Environmentalists voice fears over Indian budget


Environmentalists have rounded on the Indian government after it coupled the announcement of a rise in its renewable energy generation target – to 175 GW by 2022 – with news the budget for its ministry of new and renewable energy (MNRE) will be slashed by more than two-thirds.

A report by the Reuters news agency yesterday (Thursday) in which environmental groups say Narendra Modi's departmental budget cuts are sublimating the green commitments of the previous, Congress party-dominated coalition government in the interests of economic growth, reinforces the three-out-of-ten verdict on the national budget delivered by analysts Bridge to India at the start of the month.

According to the Reuters report, the ministry of new and renewable energy will have just INR3 billion ($47.6 million) to spend in the new financial year, which starts, perhaps appropriately, on April 1.

With finance minister Arun Jaitley announcing in his budget speech, on February 28, that India's renewable power generation target would rise, Chandra Bushan, deputy director general of the Center for Science and Environment, told Reuters the budgets for rural solar and renewable energy R&D would both fall.

Although the levy, or cess, on coal will double from to INR200/tonne ($3.17/tonne), analysts Bridge to India pointed out the fossil fuel is sold at cost price to Indian utilities.

Duties changes are small beer

Although Bridge to India said a 5 per cent reduction in corporate tax over four years and a reduction in the import duties applied to the raw materials for PV panels would have a positive effect on solar, it labeled the latest Indian budget a lost opportunity for the sector.

Tax-free bonds to support investment in roads and rail will not be replicated for renewables, the minimum alternate tax rate of 18 per cent was not lifted for renewables projects, as was widely hoped, and there was no sign of higher power tariffs, grid access rules, smart grid investment, grid expansion, easier land acquisition policy or an opening up of the financial system, all of which analysts say are vital for the Indian solar sector.

There was no sign of a plan to reform the power market to rationalize prices and, although the government said it wants to electrify the 20,000 villages without grid power, it revealed no details of how it would do so with Bridge to India questioning how the desired transition from a 1 GW annual solar market to a 10 GW market can be achieved without any new grid investment.
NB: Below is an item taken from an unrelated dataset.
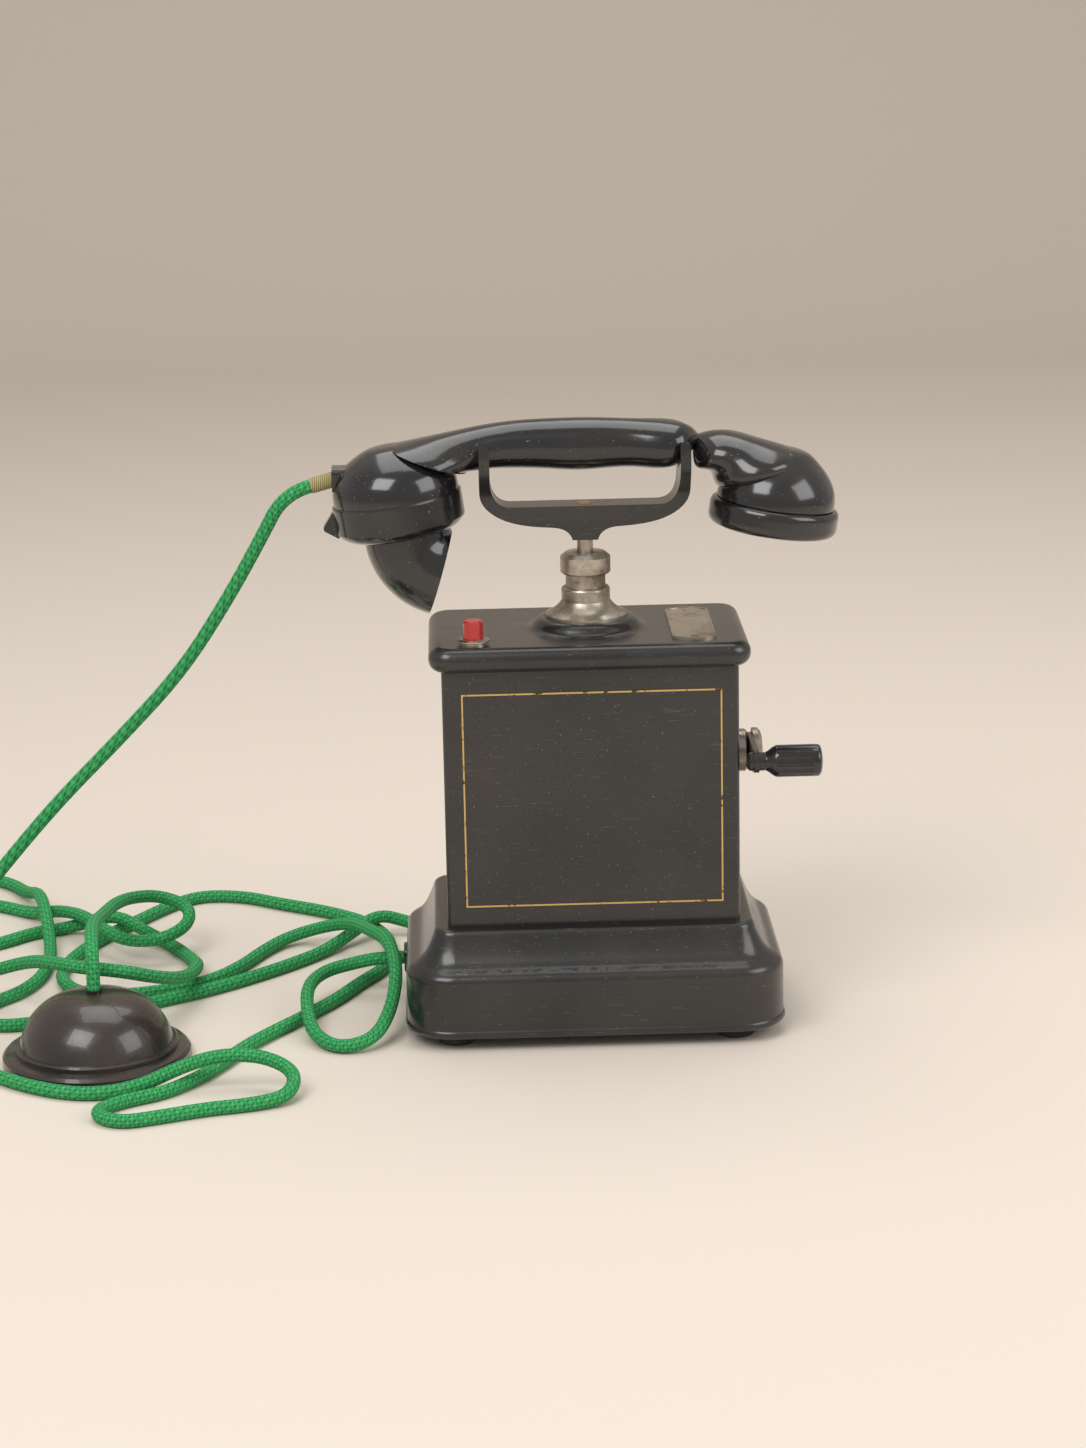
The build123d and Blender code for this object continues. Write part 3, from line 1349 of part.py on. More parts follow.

Clean Energy Fund is unspent

On the financing front, pre-budget talk of help for solar through currency hedging support, subventing the interest rate or classifying renewables as a priority sector, all came to naught and Bridge to India was quick to point out the proceeds flowing into the National Clean Energy Fund, set up in 2010, from the doubling of the coal levy are likely to remain unspent, with Reuters reporting the fund has now amassed some INR300 billion ($4.75 billion) which sits unspent in its bank account.

The latest negative verdicts from the industry follow the revelation on Monday that power minister Piyush Goyal told the upper house of the Indian government that he is considering halving the subsidy for rooftop solar systems, from 30 to 15 per cent.
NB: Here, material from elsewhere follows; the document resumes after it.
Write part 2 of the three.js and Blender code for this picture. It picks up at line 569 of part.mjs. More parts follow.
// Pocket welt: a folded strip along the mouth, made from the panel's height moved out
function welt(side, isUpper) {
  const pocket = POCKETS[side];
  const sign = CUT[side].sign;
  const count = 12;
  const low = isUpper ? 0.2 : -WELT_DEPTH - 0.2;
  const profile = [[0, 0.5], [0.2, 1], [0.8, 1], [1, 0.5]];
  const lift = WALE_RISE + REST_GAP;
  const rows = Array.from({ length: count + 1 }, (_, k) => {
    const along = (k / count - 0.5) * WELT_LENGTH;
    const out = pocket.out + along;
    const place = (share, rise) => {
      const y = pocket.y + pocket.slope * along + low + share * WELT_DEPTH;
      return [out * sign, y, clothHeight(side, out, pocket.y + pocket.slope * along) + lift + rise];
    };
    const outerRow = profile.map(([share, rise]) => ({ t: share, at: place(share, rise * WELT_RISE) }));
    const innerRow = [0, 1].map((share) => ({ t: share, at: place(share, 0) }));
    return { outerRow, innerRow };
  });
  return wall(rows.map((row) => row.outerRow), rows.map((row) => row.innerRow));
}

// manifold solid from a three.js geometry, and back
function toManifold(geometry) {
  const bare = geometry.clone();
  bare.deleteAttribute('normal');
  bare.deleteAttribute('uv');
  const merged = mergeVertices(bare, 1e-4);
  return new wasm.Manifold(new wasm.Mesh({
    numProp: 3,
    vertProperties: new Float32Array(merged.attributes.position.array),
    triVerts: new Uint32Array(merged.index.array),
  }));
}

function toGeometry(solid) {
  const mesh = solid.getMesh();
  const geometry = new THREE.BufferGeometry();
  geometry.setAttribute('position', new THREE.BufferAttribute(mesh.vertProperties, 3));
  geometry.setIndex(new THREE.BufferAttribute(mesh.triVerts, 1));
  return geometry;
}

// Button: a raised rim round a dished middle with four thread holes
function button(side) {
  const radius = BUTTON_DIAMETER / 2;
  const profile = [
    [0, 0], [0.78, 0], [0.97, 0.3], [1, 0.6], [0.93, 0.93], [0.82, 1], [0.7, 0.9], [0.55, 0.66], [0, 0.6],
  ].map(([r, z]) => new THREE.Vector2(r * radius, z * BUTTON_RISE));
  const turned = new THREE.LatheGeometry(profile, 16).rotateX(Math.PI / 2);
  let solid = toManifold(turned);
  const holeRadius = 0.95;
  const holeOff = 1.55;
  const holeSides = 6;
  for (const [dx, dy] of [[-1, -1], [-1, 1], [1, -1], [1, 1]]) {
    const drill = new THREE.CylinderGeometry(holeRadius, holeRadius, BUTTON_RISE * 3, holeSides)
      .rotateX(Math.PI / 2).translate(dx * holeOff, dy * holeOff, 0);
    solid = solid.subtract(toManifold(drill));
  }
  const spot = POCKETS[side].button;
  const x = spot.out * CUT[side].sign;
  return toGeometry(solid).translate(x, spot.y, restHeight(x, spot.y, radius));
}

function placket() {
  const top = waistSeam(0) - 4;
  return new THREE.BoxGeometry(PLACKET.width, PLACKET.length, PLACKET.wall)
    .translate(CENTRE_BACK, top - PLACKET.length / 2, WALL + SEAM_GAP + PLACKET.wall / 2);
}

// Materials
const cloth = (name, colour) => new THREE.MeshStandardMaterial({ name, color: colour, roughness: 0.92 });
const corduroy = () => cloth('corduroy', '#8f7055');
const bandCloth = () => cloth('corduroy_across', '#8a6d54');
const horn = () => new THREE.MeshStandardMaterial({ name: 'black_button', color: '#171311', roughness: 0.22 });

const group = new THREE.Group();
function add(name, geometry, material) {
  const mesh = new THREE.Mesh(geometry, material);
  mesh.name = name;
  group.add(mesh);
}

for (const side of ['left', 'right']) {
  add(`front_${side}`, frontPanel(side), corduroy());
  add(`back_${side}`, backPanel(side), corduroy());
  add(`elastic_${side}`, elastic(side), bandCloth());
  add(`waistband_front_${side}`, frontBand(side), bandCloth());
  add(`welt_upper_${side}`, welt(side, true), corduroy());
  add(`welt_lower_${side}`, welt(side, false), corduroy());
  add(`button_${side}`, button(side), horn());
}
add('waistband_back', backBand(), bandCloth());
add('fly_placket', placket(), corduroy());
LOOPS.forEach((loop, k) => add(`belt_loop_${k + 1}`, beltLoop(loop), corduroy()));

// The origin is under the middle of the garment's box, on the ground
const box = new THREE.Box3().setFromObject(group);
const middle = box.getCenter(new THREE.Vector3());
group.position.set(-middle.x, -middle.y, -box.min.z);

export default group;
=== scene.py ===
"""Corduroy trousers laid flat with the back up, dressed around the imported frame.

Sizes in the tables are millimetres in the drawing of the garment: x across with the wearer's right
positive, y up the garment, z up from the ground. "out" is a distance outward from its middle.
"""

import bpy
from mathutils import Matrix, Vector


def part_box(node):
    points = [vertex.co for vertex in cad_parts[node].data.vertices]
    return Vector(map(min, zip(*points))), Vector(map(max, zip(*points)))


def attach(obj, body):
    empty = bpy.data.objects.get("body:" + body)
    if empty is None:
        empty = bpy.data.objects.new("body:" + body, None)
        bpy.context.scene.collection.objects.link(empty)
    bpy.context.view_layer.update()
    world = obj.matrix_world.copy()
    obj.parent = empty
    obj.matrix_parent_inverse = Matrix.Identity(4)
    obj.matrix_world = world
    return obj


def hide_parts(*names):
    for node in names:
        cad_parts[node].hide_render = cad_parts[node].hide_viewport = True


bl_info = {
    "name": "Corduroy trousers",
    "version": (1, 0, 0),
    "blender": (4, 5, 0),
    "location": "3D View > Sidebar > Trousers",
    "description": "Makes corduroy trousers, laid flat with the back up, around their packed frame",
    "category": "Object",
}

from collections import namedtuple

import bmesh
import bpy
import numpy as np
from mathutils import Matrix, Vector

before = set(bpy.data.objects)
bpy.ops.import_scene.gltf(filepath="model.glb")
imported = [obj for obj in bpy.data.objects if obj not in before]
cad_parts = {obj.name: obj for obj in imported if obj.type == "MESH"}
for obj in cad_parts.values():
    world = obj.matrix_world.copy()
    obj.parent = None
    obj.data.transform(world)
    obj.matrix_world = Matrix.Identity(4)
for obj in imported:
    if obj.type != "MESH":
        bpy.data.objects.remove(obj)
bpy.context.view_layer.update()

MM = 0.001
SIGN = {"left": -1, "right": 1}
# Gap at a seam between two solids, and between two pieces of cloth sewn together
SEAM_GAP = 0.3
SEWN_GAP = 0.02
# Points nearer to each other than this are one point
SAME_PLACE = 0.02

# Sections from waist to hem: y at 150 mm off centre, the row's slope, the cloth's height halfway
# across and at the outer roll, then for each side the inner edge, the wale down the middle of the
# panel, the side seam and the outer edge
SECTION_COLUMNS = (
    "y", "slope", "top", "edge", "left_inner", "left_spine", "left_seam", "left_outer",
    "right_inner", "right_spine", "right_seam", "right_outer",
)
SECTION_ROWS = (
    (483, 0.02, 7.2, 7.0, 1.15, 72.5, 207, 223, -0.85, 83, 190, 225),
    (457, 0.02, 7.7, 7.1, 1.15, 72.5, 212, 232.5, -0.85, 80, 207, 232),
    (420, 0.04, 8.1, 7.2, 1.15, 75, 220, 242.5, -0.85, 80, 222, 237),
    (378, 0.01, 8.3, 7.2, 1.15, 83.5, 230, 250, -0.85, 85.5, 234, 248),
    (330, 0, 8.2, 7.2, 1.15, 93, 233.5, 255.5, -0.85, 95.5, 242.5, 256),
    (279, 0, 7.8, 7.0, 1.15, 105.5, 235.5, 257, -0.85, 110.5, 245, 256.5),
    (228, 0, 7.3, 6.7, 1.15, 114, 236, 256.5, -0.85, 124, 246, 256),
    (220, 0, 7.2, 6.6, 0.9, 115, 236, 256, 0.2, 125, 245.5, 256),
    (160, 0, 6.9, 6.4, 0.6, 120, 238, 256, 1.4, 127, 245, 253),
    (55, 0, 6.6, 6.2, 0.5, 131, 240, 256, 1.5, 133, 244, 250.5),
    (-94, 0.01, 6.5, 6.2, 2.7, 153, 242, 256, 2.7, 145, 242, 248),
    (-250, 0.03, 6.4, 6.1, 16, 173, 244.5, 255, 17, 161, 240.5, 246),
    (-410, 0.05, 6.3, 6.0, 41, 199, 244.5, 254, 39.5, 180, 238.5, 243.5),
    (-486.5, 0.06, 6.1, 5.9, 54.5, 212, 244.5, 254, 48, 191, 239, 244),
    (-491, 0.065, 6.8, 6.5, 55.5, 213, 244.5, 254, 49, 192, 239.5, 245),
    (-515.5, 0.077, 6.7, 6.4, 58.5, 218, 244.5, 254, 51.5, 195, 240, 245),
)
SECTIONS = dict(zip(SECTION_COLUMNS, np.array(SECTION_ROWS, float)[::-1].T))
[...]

A report run by the DNA India website stated Goyal, who also holds the coal and MNRE portfolios, told the Rajya Sabha, in a parliamentary reply, that rooftop solar already benefits from import duty and tax holiday concessions as well as accelerated depreciation.

According to the report, a continuing fall in the price of solar panels, coupled with a lack of government funds, has prompted the proposal.
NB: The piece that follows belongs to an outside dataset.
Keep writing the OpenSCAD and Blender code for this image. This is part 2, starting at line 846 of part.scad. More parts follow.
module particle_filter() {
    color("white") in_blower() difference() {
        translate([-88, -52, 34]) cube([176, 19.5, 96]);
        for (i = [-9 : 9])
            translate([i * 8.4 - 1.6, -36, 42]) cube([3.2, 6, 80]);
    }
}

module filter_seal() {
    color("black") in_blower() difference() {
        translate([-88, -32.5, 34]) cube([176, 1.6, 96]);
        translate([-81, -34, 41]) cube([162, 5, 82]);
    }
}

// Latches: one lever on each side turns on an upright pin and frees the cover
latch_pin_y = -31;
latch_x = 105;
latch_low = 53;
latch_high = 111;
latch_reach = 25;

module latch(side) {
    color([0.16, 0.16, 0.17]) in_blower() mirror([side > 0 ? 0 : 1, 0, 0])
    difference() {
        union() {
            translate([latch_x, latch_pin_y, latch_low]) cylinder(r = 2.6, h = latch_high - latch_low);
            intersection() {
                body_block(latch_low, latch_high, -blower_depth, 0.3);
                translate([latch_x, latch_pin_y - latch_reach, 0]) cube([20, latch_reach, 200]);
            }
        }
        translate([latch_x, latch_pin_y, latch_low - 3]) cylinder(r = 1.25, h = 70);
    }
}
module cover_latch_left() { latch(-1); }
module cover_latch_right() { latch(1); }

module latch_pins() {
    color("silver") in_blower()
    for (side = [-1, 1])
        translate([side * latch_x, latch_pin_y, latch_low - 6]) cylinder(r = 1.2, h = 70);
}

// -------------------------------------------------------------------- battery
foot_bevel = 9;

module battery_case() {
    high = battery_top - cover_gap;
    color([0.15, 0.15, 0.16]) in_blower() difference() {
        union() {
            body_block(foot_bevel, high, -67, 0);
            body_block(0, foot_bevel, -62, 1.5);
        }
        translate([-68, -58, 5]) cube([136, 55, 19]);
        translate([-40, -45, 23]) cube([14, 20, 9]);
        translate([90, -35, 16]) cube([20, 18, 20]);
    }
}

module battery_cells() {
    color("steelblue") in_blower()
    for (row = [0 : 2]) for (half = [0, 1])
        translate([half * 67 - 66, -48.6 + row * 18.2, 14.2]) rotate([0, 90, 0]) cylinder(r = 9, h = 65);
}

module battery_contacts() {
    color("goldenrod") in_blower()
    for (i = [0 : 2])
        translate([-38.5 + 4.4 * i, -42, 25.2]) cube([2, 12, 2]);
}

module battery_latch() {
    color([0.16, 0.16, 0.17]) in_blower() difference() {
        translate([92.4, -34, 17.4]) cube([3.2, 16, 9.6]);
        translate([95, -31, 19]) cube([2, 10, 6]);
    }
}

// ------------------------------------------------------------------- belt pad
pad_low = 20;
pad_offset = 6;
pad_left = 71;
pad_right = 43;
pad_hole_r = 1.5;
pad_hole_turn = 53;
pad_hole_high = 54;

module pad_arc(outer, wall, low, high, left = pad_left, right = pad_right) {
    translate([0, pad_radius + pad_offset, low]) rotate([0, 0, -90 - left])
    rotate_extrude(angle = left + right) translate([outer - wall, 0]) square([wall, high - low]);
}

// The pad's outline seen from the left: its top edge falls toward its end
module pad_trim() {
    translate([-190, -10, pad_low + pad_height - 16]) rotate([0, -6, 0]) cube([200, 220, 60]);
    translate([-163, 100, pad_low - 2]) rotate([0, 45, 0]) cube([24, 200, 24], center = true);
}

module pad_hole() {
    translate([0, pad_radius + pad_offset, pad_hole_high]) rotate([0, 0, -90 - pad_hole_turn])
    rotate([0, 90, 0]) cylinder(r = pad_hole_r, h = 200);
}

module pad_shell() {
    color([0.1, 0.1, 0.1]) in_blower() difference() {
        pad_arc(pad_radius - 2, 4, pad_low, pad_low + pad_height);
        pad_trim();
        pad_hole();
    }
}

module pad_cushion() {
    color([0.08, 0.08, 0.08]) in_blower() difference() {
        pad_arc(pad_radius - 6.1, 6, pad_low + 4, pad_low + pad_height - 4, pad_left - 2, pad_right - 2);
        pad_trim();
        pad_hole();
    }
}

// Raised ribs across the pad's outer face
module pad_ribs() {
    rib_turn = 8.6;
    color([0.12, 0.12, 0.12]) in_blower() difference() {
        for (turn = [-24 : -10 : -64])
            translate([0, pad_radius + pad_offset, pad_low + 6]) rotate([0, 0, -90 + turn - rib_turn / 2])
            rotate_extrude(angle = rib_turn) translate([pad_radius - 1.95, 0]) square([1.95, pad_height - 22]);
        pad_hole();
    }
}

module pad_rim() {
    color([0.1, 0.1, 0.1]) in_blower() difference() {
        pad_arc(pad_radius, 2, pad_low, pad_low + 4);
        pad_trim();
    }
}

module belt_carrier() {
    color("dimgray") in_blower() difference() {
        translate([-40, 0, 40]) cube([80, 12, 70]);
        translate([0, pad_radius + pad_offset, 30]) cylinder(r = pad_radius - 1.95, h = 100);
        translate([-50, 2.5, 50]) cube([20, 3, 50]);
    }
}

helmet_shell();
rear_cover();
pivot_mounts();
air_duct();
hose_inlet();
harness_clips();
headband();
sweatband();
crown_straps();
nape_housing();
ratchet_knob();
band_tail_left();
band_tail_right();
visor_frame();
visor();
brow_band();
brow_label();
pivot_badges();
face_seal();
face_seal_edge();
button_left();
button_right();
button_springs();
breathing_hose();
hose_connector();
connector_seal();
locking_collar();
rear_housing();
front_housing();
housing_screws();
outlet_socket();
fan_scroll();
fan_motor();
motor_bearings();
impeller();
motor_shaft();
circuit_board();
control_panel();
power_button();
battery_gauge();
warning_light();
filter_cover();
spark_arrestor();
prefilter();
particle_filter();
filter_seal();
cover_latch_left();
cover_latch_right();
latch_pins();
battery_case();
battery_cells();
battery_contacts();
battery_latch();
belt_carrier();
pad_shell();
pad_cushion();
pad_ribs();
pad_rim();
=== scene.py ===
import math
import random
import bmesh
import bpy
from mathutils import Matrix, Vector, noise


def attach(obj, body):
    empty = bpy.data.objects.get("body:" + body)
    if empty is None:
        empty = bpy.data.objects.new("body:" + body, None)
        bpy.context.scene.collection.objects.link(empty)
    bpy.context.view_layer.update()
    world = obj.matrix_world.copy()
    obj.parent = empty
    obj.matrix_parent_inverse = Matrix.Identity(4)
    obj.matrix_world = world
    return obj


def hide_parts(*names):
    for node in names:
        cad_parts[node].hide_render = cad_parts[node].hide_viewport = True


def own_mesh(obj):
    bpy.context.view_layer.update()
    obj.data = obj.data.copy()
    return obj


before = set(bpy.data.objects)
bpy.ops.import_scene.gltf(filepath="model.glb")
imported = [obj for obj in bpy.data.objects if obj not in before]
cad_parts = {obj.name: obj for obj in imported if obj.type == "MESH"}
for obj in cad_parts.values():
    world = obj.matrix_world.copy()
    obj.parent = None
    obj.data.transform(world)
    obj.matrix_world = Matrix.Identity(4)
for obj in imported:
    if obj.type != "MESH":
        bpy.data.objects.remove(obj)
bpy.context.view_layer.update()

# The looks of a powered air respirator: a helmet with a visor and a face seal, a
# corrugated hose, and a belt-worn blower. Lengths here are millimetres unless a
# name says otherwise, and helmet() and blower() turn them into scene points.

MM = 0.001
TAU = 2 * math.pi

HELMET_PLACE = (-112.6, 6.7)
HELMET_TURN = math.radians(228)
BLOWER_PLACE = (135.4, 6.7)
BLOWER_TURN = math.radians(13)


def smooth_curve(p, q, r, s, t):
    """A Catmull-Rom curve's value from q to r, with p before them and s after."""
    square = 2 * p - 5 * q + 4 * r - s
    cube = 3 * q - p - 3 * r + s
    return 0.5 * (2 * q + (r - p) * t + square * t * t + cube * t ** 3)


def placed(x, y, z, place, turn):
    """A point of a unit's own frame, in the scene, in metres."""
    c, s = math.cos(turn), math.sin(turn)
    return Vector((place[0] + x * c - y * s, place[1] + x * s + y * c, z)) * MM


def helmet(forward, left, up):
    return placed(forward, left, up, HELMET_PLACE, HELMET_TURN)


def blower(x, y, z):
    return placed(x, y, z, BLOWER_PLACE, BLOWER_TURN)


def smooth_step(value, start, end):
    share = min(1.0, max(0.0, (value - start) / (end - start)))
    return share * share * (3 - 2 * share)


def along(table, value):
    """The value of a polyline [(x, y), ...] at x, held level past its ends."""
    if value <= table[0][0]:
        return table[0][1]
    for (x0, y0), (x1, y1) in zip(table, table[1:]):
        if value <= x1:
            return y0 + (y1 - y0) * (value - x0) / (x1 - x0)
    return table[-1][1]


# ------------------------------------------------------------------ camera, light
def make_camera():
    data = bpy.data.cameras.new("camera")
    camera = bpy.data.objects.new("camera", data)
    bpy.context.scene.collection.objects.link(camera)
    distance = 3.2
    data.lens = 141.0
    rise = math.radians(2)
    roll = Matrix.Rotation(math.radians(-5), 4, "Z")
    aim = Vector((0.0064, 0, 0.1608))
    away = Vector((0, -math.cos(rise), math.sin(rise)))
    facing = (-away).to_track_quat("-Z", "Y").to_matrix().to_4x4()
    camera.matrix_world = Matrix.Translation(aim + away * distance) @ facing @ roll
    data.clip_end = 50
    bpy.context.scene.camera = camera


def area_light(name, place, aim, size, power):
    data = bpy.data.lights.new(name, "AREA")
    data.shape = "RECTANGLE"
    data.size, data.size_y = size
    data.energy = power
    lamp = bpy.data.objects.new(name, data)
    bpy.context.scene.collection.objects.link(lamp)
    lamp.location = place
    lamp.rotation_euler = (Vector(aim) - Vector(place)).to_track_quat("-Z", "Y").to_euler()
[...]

Raj Prabhu, CEO and co-founder of analyst Mercom Capital Group, told pv magazine any reduction would have a minimal impact.

"It is just a proposal at this point, nothing is finalized," said Prabhu. "That said, rooftop has been a very small portion of solar installations in India so far and late and non-payment of rooftop subsidies in the past has resulted in many vendors going out of business. Funding allocation and policy priorities seem to be constantly changing."